Я возрадовался, что проблемы кончились, но, дойдя до деревни и желая попить там чай, увидел, что вызываю в аборигенах великий страх. Стоит мне только подойти к какой-нибудь харчевне, как оттуда с визгом вылетала её хозяйка и все её клиенты. Три или четыре харчевни так и разбежались при виде меня в полном составе, и только на самом дальнем краю деревни мне удалось заказать чай.
В этой, последней, харчевне, уже находилось человек пять немного пьяных танзанийцев, так как в этой деревне помимо чая имелось ещё и местное пиво.

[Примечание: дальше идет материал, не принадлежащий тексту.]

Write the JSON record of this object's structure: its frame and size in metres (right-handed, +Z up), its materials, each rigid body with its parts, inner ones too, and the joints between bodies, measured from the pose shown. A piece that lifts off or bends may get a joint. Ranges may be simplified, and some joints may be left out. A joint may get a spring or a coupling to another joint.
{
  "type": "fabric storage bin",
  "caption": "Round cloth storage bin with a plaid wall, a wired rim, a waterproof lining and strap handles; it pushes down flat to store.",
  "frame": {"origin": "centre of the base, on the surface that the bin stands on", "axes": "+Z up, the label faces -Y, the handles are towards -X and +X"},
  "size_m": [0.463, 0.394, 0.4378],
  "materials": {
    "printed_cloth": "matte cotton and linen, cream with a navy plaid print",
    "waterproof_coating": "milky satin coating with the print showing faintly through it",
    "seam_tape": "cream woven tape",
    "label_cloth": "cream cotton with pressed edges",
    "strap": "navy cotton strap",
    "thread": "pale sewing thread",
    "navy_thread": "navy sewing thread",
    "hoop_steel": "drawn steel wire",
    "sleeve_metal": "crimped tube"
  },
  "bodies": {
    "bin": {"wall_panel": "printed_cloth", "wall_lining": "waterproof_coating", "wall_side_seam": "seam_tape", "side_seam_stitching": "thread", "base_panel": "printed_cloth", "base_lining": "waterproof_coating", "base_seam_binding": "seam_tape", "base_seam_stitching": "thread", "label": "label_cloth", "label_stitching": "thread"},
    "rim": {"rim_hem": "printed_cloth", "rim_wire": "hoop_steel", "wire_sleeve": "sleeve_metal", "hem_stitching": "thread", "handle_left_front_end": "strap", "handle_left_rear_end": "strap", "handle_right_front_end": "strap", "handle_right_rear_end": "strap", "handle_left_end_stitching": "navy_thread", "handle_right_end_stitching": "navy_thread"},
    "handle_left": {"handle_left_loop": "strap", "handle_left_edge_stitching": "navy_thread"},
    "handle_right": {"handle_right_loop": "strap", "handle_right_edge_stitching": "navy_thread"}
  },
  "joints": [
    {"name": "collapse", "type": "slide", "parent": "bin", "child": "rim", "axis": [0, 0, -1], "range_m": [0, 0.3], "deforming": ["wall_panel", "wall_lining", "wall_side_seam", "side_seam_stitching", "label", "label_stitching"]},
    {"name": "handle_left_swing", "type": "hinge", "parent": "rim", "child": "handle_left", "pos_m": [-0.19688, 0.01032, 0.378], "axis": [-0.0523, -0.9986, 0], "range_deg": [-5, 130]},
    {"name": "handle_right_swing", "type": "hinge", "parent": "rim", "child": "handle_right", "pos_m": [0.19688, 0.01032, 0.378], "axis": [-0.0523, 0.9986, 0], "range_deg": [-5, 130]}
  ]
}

И до них уже тоже дошла информация о моём поведении (слухи распространялись со скоростью звука), и танзанийцы, видя меня, начали шуметь.
— Танзания — миролюбивая страна! — вещал мне по-английски один пьяный абориген. — Танзания миролюбивая страна!

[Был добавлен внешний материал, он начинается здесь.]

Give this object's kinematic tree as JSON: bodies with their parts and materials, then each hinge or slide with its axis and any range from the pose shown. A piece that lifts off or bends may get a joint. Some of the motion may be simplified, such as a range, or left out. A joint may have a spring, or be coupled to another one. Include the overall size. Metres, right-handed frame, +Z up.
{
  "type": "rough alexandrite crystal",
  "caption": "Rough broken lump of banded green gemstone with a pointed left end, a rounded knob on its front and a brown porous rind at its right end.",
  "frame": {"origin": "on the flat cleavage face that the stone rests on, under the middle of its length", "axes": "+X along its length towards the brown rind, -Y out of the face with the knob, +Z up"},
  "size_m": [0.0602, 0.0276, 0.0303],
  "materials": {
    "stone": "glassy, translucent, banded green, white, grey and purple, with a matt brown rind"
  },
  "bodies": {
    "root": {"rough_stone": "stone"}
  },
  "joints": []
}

— Давай сюда паспорт! — требовал второй, сказавшийся полицейским, хотя никакой формы он не имел. Я сделал вид, что не слышу.
Пока они спьяну в полумраке харчевни чуть не устроили потасовку, выясняя, миролюбивая страна Танзания или нет, я ушёл… Пройдя ещё несколько километров, я — уже в темноте — поставил палатку поле среди банановых растений.
Утром в шесть пропищал будильник. Я встал, собрал палатку и начал чистить зубы, как слышу — шум машины, едущей прямо по полю. Затихла, остановилась за кустами. Из кузова машины выпрыгнули солдаты с автоматами и бросились врассыпную. Пригибаясь в зарослях бамбуков и бананов, автоматчики распределились вокруг меня. Их оказалось шестеро.
Если бы я был героем американских боевиков, то тут же и перестрелял бы всех этих солдат из какого-нибудь секретного оружия, из зубной щётки, например. Но, к сожалению, щётка оружием не являлась. Завершая чистку зубов и полоща рот, краем глаза я подсмотрел, как солдаты, крадучись, заходят мне в тыл и оказываются всё ближе. Я принял решение сдаться превосходящим силам противника.